The legal issues in reductions in force resource covers the wider compliance picture for HR teams.
Key takeaways
- A layoff letter states the decision, the effective date, the reason, the permanent or temporary status, pay and benefits, and a named contact.
- Lead with the decision within two sentences, because a reader in shock stops absorbing detail quickly.
- Keep the tone neutral and deliver real empathy in the live meeting and the support offered, not in the letter.
- Never include performance criticism, false rehiring promises, or hollow emotional language.
- Legal requirements vary by state, so have counsel review every letter before it is sent.
FAQs
These are the questions HR leaders ask most often when writing a layoff letter.
Is a layoff letter legally required?
A standalone layoff letter is not federally required for every layoff, but large-scale layoffs can trigger formal notice obligations such as the WARN Act.
A written letter is strongly recommended in all cases because it creates a clear record and reduces disputes.
Should a layoff letter include severance details?
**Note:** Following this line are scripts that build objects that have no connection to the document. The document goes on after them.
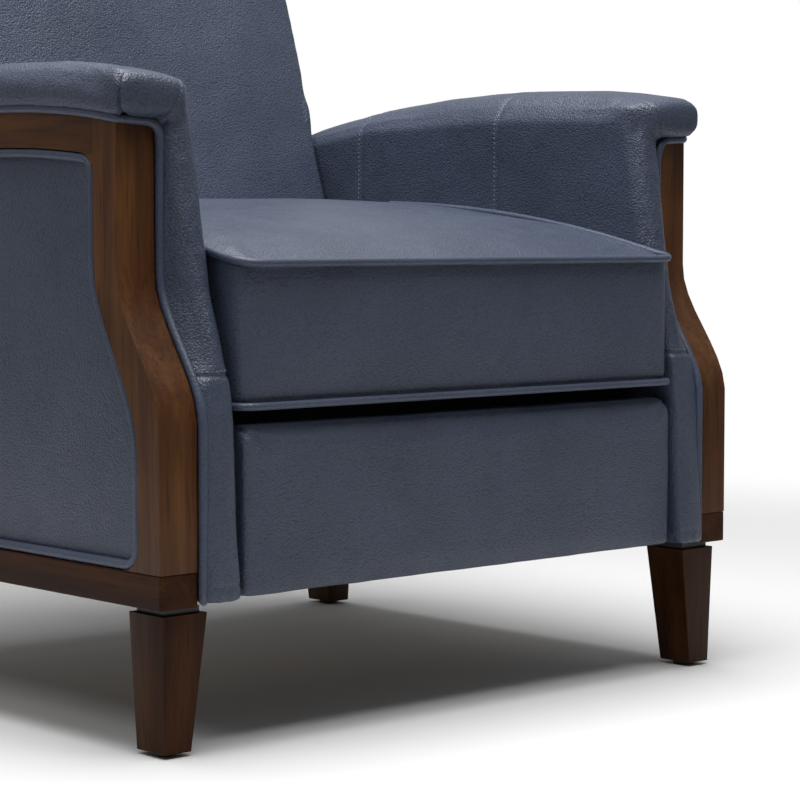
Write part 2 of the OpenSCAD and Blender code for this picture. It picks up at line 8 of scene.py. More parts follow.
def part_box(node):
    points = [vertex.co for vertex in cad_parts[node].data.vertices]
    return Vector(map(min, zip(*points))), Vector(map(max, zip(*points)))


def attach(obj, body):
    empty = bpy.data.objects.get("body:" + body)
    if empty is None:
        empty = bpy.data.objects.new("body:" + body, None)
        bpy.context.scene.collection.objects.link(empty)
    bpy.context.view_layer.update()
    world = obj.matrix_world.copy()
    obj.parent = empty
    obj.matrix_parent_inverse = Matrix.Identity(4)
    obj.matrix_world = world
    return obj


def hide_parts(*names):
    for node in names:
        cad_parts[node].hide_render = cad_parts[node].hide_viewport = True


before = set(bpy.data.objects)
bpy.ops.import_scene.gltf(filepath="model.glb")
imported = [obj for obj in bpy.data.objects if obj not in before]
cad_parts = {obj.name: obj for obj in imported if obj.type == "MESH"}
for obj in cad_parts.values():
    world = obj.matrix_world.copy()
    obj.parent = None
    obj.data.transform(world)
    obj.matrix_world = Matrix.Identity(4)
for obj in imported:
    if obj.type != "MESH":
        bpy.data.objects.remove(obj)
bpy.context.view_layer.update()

MM = 0.001
POST_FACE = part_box("front_post_left")[0].y   # front face of the lower posts
REAR_END = (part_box("rear_post_left")[1].y - POST_FACE) / MM


def at(x, y, z):
    """A point given in mm: x from the middle, y back from the lower post face, z up."""
    return Vector((x * MM, POST_FACE + y * MM, z * MM))


# ---- the chair's own lines, in mm ----
HALF_W = 370            # middle of the chair to the outer face of the wood
WOOD_IN = 329           # to the inner face of the front posts
ARM_IN = 286            # to the inner side of the arm pads
RAIL_TOP = 163          # top of the bottom rail
PANEL_R = 22            # rounded corners of the outer side panel
SWEEP_Z = 290           # where the front post starts to sweep back
PEAK_RAIL_Y, PEAK_RAIL_Z = 250, 568
PEAK_CAP_Y, PEAK_CAP_Z = 270, 611
SEAT_FRONT_Y, BACK_FACE_Y = -5, 538
SEAT_REAR_Z, SEAT_RISE = 494, 62
LEAN = math.radians(17.5)
BACK_LOW, BACK_TOP = -130, 580


def lerp(a, b, t):
    return a + (b - a) * t


def ease(t):
    """0 below 0, 1 above 1, and a smooth rise between them."""
    t = min(1, max(0, t))
    return t * t * (3 - 2 * t)


def post_front(z):
    """How far back the front face of the post stands at height z."""
    return 60 * ease((z - SWEEP_Z) / 132)


def post_back(z):
    """How far back the rear face of the post stands at height z."""
    return 32 + 63 * ease((z - 265) / 165)


def arch(y, peak_y, peak_z, front, rear):
    """Height at y of a line that falls away from its peak by front and rear mm at its ends."""
    if y < peak_y:
        return peak_z - front * ((peak_y - y) / peak_y) ** 2
    return peak_z - rear * ((y - peak_y) / (REAR_END - peak_y)) ** 2


def rail_top(y):
    return arch(y, PEAK_RAIL_Y, PEAK_RAIL_Z, 14 * 1.7, 27)


def rail_low(y):
    return rail_top(y) - 33


def cap_top(y):
    return arch(y, PEAK_CAP_Y, PEAK_CAP_Z, 18.8, 42)


def seat_top(y):
    """Height of the top of the seat: it rises quickly from the front and levels off."""
    to_back = 1 - (y - SEAT_FRONT_Y) / (BACK_FACE_Y - SEAT_FRONT_Y)
    return SEAT_REAR_Z - SEAT_RISE * max(0, to_back) ** 2.4


def on_back(x, n, s):
    """A point on the back: x across, n through it from its front face, s up along it."""
    return at(x, BACK_FACE_Y + s * math.sin(LEAN) + n * math.cos(LEAN),
              495 + s * math.cos(LEAN) - n * math.sin(LEAN))


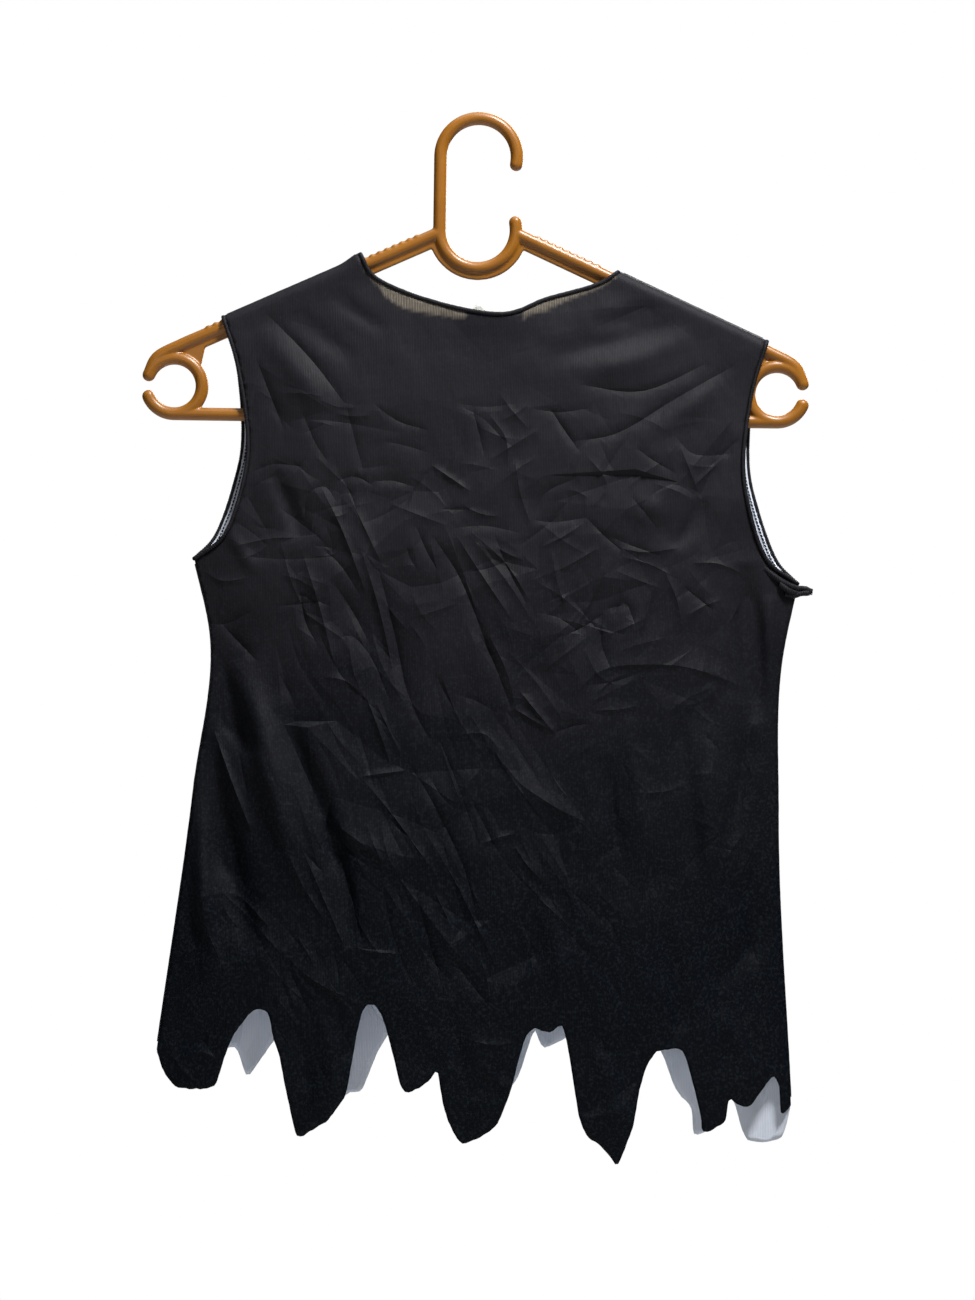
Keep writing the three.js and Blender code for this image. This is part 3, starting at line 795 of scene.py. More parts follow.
    def hem(self, facing: Facing) -> Array:
        """Returns the tattered hem from left to right, cut by hand, so a little uneven."""
        left, right = (np.array(self.hem_corner(side)) for side in Side)
        corners = [left + share * (right - left) - (0, drop) for share, drop in self.hems[facing]]
        line = smooth_line(corners, 1.6, roundness=0.6)
        shake = NoiseField(30 + facing.value, 3.5).read(line[:, 0] * 1.7, line[:, 1] * 1.7)
        line[1:-1, 1] += 0.55 * shake[1:-1]
        return line


# ---------------------------------------------------------------- how the cloth lies


class Profile(Enum):
    """The section of a crease."""

    PINCH = 1
    FOLD = 2
    STEP = 3


@dataclass(frozen=True)
class Crease:
    """A crease pressed into the cloth, in millimetres, raised outwards where its height is positive."""

    path: tuple
    height: float
    width: float
    profile: Profile = Profile.PINCH

    def press(self, x: Array, z: Array, relief: Array) -> None:
        """Adds the crease to the relief.

        Args:
            x: The sideways places of the cloth's points.
            z: Their heights on the flat cloth.
            relief: How far each point stands out, which is changed.
        """
        line = smooth_line(self.path, 4.0)
        reach = 4.5 * self.width
        near = (
            (x > line[:, 0].min() - reach) & (x < line[:, 0].max() + reach)
            & (z > line[:, 1].min() - reach) & (z < line[:, 1].max() + reach)
        )
        if not near.any():
            return
        px, pz = x[near][:, None], z[near][:, None]
        start, run = line[:-1], np.diff(line, axis=0)
        length2 = (run**2).sum(1)
        t = np.clip(((px - start[:, 0]) * run[:, 0] + (pz - start[:, 1]) * run[:, 1]) / length2, 0, 1)
        dx, dz = px - start[:, 0] - t * run[:, 0], pz - start[:, 1] - t * run[:, 1]
        distance = np.sqrt(dx**2 + dz**2)
        best = distance.argmin(1)
        rows = np.arange(len(best))
        gap = distance[rows, best]
        along = (best + t[rows, best]) / len(run)
        cross = (run[best, 0] * dz[rows, best] - run[best, 1] * dx[rows, best]) > 0
        taper = np.clip(np.sin(math.pi * np.clip(along, 0.0, 1.0)), 0, 1) ** 0.7
        if self.profile is Profile.PINCH:
            rise = 0.6 * np.exp(-gap / (0.55 * self.width))
        elif self.profile is Profile.FOLD:
            rise = np.exp(-((gap / self.width) ** 2))
        else:
            rise = 0.42 * np.exp(-gap / np.where(cross, 2.2 * self.width, 0.55 * self.width))
        relief[near] += self.height * taper * rise


PINCH, FOLD, STEP = Profile.PINCH, Profile.FOLD, Profile.STEP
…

Yes, if severance is being offered. State the amount, the conditions, and any release of claims the employee must sign.
Where the full terms sit in a separate agreement, the letter should reference it and name who will explain it.
Can a layoff letter be sent by email?
A layoff letter can be sent by email, and often is for remote staff, but it should follow or accompany a live conversation rather than replace it.
Pairing the written notice with a meeting keeps the communication clear and humane.